After he became emperor, Cao Rui once attempted to tug at Empress Dowager Guo's clothing as he begged her to play some music; Lady Guo was well known for her playing of the pipa. At the time, Yang Fu was by his side; he then asked the emperor, "The Empress Dowager is Your Majesty's dimu; (Note: used to denote the main wife of one's father in the traditional Chinese marriage system.) where is your decorum?" Ashamed, Cao Rui withdrew his hand. After Lady Guo left, the emperor said to Yang, "I know you emphasize greatly on proper behavior. But I am indeed feeling troubled. Now that I have listened to you, isn't it like standing beside the flowing waters of the Xiang River and being unable to see that person? (Note: referring to Lady Guo's pipa playing.)"

In 230, the Wei general Cao Zhen led an army to invade Wei's rival state Shu, but the advancement was thwarted by heavy rainfall, which lasted for more than a month and rendered the mountainous paths untraversable. Yang Fu, along with others, advised Cao Rui to order Cao Zhen to withdraw the Wei troops.

Later, when Cao Rui started on his extravagant construction projects and expansion of his imperial harem, Yang Fu repeatedly advised the emperor against such actions.
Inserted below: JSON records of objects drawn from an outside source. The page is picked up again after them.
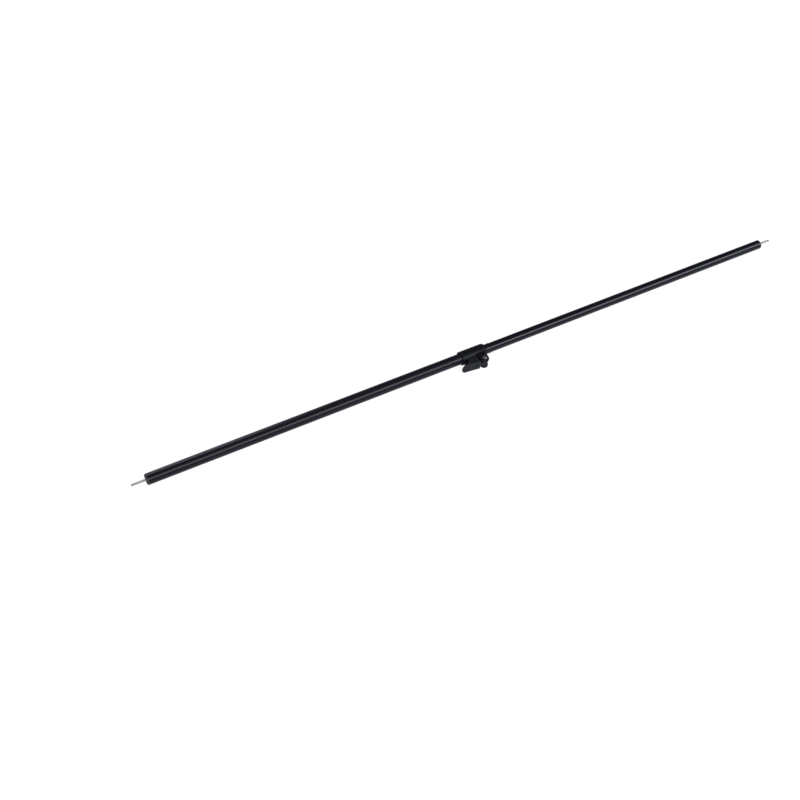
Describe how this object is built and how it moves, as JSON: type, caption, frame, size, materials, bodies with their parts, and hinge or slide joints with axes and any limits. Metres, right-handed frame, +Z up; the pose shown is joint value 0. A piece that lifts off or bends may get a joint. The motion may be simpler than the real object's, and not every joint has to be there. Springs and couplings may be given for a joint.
{
  "type": "telescopic spigot pole",
  "caption": "Telescopic black pole in two sections, with a cam lever clamp at the middle and a steel spigot pin at each end.",
  "frame": {"origin": "on the pole's axis at the outer tube's butt end, where the butt spigot's free pin begins", "axes": "+X along the pole from the butt end to the tip end, +Z up and parallel to the lever's pivot, clamp ears and lever towards -Y"},
  "size_m": [1.713, 0.0574, 0.032],
  "materials": {
    "tube_coating": "satin",
    "clamp_nylon": "satin",
    "lever_nylon": "matte",
    "liner_nylon": "satin",
    "plug_plastic": "satin",
    "glide_plastic": "satin",
    "insert_nylon": "satin",
    "pad_rubber": "matte",
    "spigot_steel": "satin",
    "fastener_steel": "satin"
  },
  "bodies": {
    "outer_section": {"outer_tube": "tube_coating", "butt_plug": "plug_plastic", "butt_spigot": "spigot_steel", "clamp_body": "clamp_nylon", "body_screws": "fastener_steel", "liner_sleeve": "liner_nylon", "hub_bush": "fastener_steel", "pivot_bolt": "fastener_steel", "lock_nut": "fastener_steel", "nut_insert": "insert_nylon", "pivot_washers": "fastener_steel"},
    "lever": {"cam_lever": "lever_nylon"},
    "shoe": {"pressure_shoe": "liner_nylon", "shoe_pad": "pad_rubber"},
    "glide": {"glide_ring": "glide_plastic"},
    "tip_section": {"inner_tube": "tube_coating", "stop_plug": "plug_plastic", "tip_plug": "plug_plastic", "tip_spigot": "spigot_steel"}
  },
  "joints": [
    {"name": "lever_swing", "type": "hinge", "parent": "outer_section", "child": "lever", "pos_m": [0.809, -0.03, 0], "axis": [0, 0, 1], "range_deg": [0, 150]},
    {"name": "shoe_press", "type": "slide", "parent": "outer_section", "child": "shoe", "axis": [0, -1, 0], "range_m": [0, 0.0012]},
    {"name": "tube_slide", "type": "slide", "parent": "outer_section", "child": "glide", "axis": [1, 0, 0], "range_m": [-0.68, 0.045]},
    {"name": "tube_turn", "type": "hinge", "parent": "glide", "child": "tip_section", "pos_m": [0.722, 0, 0], "axis": [1, 0, 0], "continuous": true}
  ],
  "couplings": [
    {"joint": "shoe_press", "follows": "lever_swing", "m_per_rad": 0.000458}
  ]
}
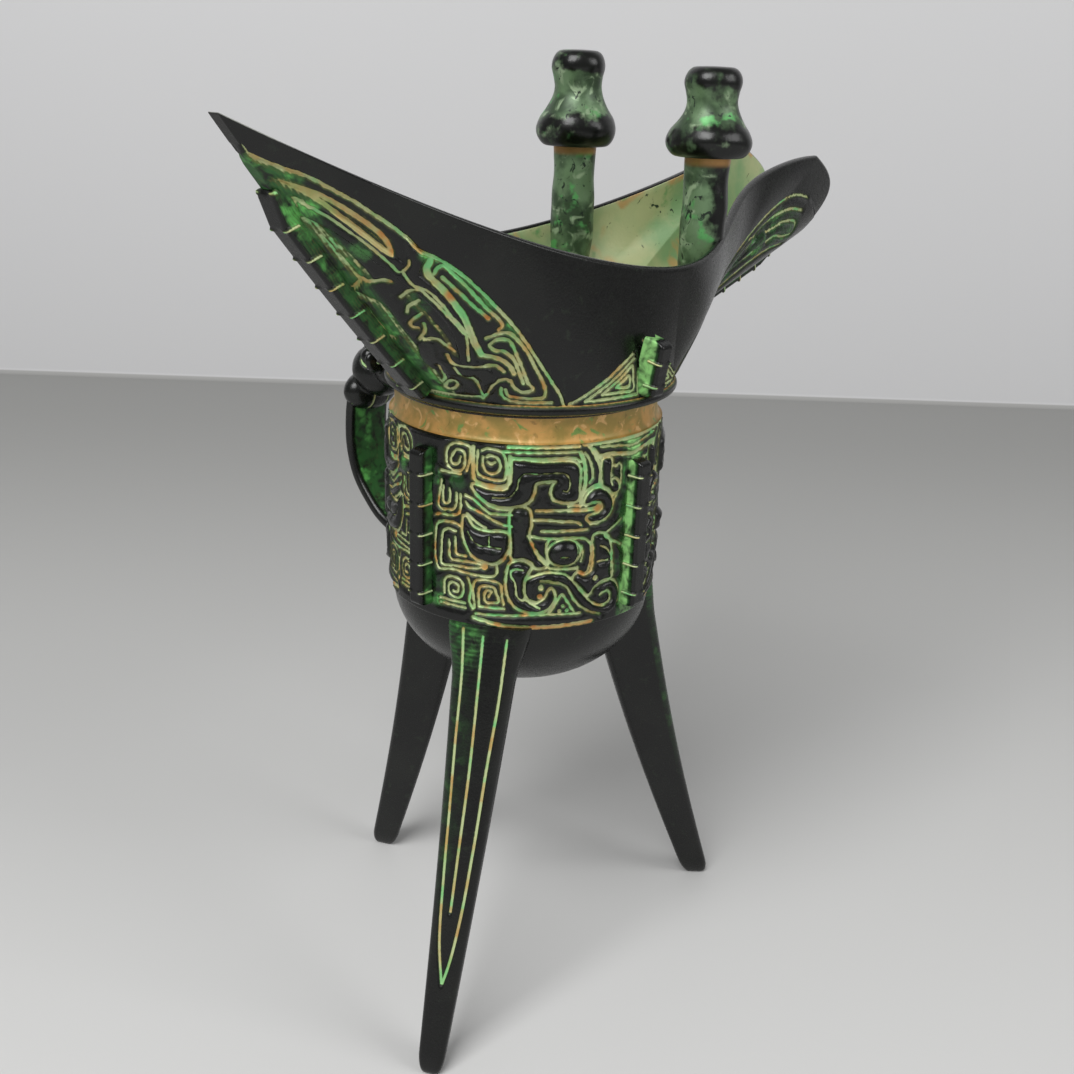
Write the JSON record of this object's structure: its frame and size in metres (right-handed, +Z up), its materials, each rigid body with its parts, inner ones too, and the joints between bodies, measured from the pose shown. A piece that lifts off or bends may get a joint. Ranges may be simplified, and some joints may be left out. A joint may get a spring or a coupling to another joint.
{
  "type": "tripod goblet",
  "caption": "Bronze ritual wine goblet on blade legs, with a long open spout, a pointed tail, capped posts, a strap handle with a beast head, and notched flanges.",
  "frame": {"origin": "on the floor under the middle of the whole goblet's box", "axes": "+Z up, +X towards the spout, +Y towards the handle"},
  "size_m": [0.1952, 0.0986, 0.222],
  "materials": {
    "relief_patina": "cast bronze relief, raised lines worn black and glossy over green and ochre patina",
    "black_patina": "cast bronze under a satin black patina, with green in the cuts",
    "green_patina": "cast bronze under a mottled green patina, rubbed to black on the high places"
  },
  "bodies": {
    "root": {"cup": "relief_patina", "mouth": "relief_patina", "leg_handle_side": "black_patina", "leg_tail_side": "black_patina", "leg_spout_side": "black_patina", "post_front": "green_patina", "post_handle_side": "green_patina", "post_cap_front": "green_patina", "post_cap_handle_side": "green_patina", "handle_strap": "black_patina", "handle_beast_head": "black_patina", "flange_body_tail": "black_patina", "flange_body_front": "black_patina", "flange_body_spout": "black_patina", "flange_neck_tail": "black_patina", "flange_neck_spout": "black_patina", "flange_neck_front": "black_patina", "flange_neck_handle": "black_patina"}
  },
  "joints": []
}
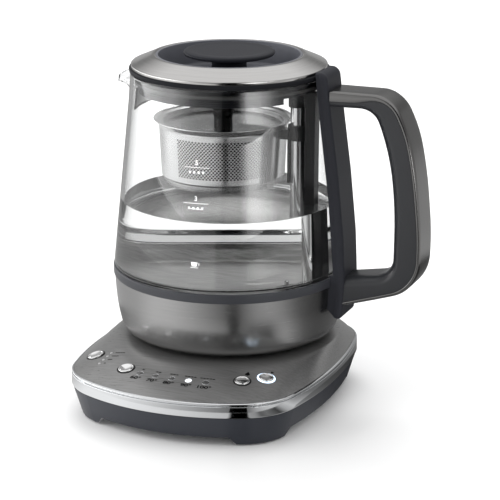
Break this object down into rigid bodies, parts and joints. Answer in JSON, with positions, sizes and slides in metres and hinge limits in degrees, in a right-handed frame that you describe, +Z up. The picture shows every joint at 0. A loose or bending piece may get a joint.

However, Cao Rui ignored his advice. Yang Fu then sought permission to resign from his position as Minister Steward, but was denied. Since then, Cao Rui applauded Yang Fu for his suggestions, but seldom acted on them.

When Cao Rui's daughter Cao Shu (曹淑) died in infancy (less than one month old) on 15 February 232, (Note: Cao Shu's name was recorded as Tai in Tang Kaiyuan Zhanjing ([魏太和]六年正月甲戌, 皇女泰薨.上及羣臣皆為之服.) Tang Kaiyuan Zhanjing, vol.13) Cao Rui insisted on taking part in the funeral procession. Yang Fu noted that he did not do so during the funerals of Cao Pi and Empress Dowager Bian, and advised him not to join in the funeral procession. Cao Rui ignored Yang's advice.

Yang Fu died in an unknown year without much family property. He was succeeded by his grandson, Yang Bao (楊豹), presumably because his son(s) died early.